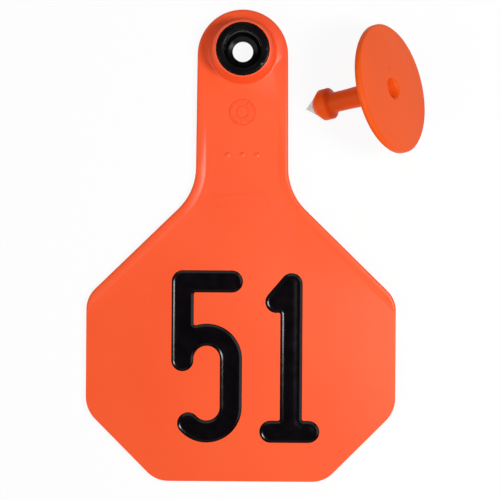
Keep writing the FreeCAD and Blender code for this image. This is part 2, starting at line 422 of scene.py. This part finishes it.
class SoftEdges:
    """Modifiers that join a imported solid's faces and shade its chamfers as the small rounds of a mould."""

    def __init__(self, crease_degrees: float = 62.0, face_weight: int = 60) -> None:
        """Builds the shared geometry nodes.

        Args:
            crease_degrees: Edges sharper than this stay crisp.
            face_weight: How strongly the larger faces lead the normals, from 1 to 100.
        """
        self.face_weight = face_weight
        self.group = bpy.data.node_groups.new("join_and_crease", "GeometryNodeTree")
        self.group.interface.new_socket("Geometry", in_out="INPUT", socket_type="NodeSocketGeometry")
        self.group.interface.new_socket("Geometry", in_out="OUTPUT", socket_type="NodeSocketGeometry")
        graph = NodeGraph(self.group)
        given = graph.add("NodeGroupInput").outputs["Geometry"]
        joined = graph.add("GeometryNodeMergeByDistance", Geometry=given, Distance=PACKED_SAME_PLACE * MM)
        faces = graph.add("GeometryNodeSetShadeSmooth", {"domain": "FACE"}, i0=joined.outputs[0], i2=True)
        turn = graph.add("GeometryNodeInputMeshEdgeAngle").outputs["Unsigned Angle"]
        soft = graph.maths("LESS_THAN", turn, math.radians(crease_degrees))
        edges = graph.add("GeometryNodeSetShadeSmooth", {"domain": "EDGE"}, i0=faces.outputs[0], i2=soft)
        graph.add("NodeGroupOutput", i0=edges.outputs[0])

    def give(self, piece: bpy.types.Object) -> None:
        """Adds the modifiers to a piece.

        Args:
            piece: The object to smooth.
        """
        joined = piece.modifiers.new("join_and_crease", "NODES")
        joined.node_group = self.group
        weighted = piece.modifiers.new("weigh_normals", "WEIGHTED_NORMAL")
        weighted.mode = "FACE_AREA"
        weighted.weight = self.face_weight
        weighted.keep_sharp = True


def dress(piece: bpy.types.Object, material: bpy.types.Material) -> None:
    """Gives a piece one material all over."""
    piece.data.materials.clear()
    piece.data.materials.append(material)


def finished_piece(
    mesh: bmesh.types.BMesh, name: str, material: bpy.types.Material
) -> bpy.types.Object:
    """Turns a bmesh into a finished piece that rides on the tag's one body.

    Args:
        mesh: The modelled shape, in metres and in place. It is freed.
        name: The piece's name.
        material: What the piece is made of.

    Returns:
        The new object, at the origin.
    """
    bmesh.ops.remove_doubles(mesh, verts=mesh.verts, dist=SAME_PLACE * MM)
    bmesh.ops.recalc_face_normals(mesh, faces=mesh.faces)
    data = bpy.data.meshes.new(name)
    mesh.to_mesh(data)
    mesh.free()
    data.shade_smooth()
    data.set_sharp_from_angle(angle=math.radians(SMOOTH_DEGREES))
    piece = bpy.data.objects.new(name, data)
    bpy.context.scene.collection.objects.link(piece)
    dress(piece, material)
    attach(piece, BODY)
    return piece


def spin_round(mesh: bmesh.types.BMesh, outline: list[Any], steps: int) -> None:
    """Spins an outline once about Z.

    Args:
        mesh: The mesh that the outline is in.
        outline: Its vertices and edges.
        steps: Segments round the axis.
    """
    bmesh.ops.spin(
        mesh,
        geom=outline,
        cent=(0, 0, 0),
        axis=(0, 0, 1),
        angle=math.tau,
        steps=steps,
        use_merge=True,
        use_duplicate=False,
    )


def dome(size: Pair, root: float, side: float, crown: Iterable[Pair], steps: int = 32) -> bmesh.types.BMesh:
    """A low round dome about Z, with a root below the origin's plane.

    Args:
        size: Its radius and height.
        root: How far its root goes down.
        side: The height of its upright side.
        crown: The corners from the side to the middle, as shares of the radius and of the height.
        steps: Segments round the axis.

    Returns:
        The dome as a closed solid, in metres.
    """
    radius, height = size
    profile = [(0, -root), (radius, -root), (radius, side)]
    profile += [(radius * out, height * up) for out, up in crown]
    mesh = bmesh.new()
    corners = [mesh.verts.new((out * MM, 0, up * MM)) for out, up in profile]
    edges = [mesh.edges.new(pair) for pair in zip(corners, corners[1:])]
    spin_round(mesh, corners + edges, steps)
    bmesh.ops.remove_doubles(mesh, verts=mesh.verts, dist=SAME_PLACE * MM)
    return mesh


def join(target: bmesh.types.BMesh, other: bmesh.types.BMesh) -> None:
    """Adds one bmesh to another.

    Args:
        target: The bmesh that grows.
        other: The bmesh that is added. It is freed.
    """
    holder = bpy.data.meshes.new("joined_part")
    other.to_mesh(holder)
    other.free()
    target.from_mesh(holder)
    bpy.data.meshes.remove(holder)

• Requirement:
Restate the listing above word for word.

• Output of the exercise:
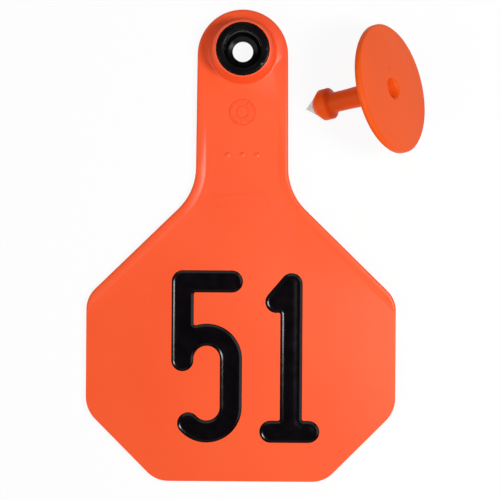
Keep writing the FreeCAD and Blender code for this image. This is part 2, starting at line 422 of scene.py. This part finishes it.
class SoftEdges:
    """Modifiers that join a imported solid's faces and shade its chamfers as the small rounds of a mould."""

    def __init__(self, crease_degrees: float = 62.0, face_weight: int = 60) -> None:
        """Builds the shared geometry nodes.

        Args:
            crease_degrees: Edges sharper than this stay crisp.
            face_weight: How strongly the larger faces lead the normals, from 1 to 100.
        """
        self.face_weight = face_weight
        self.group = bpy.data.node_groups.new("join_and_crease", "GeometryNodeTree")
        self.group.interface.new_socket("Geometry", in_out="INPUT", socket_type="NodeSocketGeometry")
        self.group.interface.new_socket("Geometry", in_out="OUTPUT", socket_type="NodeSocketGeometry")
        graph = NodeGraph(self.group)
        given = graph.add("NodeGroupInput").outputs["Geometry"]
        joined = graph.add("GeometryNodeMergeByDistance", Geometry=given, Distance=PACKED_SAME_PLACE * MM)
        faces = graph.add("GeometryNodeSetShadeSmooth", {"domain": "FACE"}, i0=joined.outputs[0], i2=True)
        turn = graph.add("GeometryNodeInputMeshEdgeAngle").outputs["Unsigned Angle"]
        soft = graph.maths("LESS_THAN", turn, math.radians(crease_degrees))
        edges = graph.add("GeometryNodeSetShadeSmooth", {"domain": "EDGE"}, i0=faces.outputs[0], i2=soft)
        graph.add("NodeGroupOutput", i0=edges.outputs[0])

    def give(self, piece: bpy.types.Object) -> None:
        """Adds the modifiers to a piece.

        Args:
            piece: The object to smooth.
        """
        joined = piece.modifiers.new("join_and_crease", "NODES")
        joined.node_group = self.group
        weighted = piece.modifiers.new("weigh_normals", "WEIGHTED_NORMAL")
        weighted.mode = "FACE_AREA"
        weighted.weight = self.face_weight
        weighted.keep_sharp = True


def dress(piece: bpy.types.Object, material: bpy.types.Material) -> None:
    """Gives a piece one material all over."""
    piece.data.materials.clear()
    piece.data.materials.append(material)


def finished_piece(
    mesh: bmesh.types.BMesh, name: str, material: bpy.types.Material
) -> bpy.types.Object:
    """Turns a bmesh into a finished piece that rides on the tag's one body.

    Args:
        mesh: The modelled shape, in metres and in place. It is freed.
        name: The piece's name.
        material: What the piece is made of.

    Returns:
        The new object, at the origin.
    """
    bmesh.ops.remove_doubles(mesh, verts=mesh.verts, dist=SAME_PLACE * MM)
    bmesh.ops.recalc_face_normals(mesh, faces=mesh.faces)
    data = bpy.data.meshes.new(name)
    mesh.to_mesh(data)
    mesh.free()
    data.shade_smooth()
    data.set_sharp_from_angle(angle=math.radians(SMOOTH_DEGREES))
    piece = bpy.data.objects.new(name, data)
    bpy.context.scene.collection.objects.link(piece)
    dress(piece, material)
    attach(piece, BODY)
    return piece


def spin_round(mesh: bmesh.types.BMesh, outline: list[Any], steps: int) -> None:
    """Spins an outline once about Z.

    Args:
        mesh: The mesh that the outline is in.
        outline: Its vertices and edges.
        steps: Segments round the axis.
    """
    bmesh.ops.spin(
        mesh,
        geom=outline,
        cent=(0, 0, 0),
        axis=(0, 0, 1),
        angle=math.tau,
        steps=steps,
        use_merge=True,
        use_duplicate=False,
    )


def dome(size: Pair, root: float, side: float, crown: Iterable[Pair], steps: int = 32) -> bmesh.types.BMesh:
    """A low round dome about Z, with a root below the origin's plane.

    Args:
        size: Its radius and height.
        root: How far its root goes down.
        side: The height of its upright side.
        crown: The corners from the side to the middle, as shares of the radius and of the height.
        steps: Segments round the axis.

    Returns:
        The dome as a closed solid, in metres.
    """
    radius, height = size
    profile = [(0, -root), (radius, -root), (radius, side)]
    profile += [(radius * out, height * up) for out, up in crown]
    mesh = bmesh.new()
    corners = [mesh.verts.new((out * MM, 0, up * MM)) for out, up in profile]
    edges = [mesh.edges.new(pair) for pair in zip(corners, corners[1:])]
    spin_round(mesh, corners + edges, steps)
    bmesh.ops.remove_doubles(mesh, verts=mesh.verts, dist=SAME_PLACE * MM)
    return mesh


def join(target: bmesh.types.BMesh, other: bmesh.types.BMesh) -> None:
    """Adds one bmesh to another.

    Args:
        target: The bmesh that grows.
        other: The bmesh that is added. It is freed.
    """
    holder = bpy.data.meshes.new("joined_part")
    other.to_mesh(holder)
    other.free()
    target.from_mesh(holder)
    bpy.data.meshes.remove(holder)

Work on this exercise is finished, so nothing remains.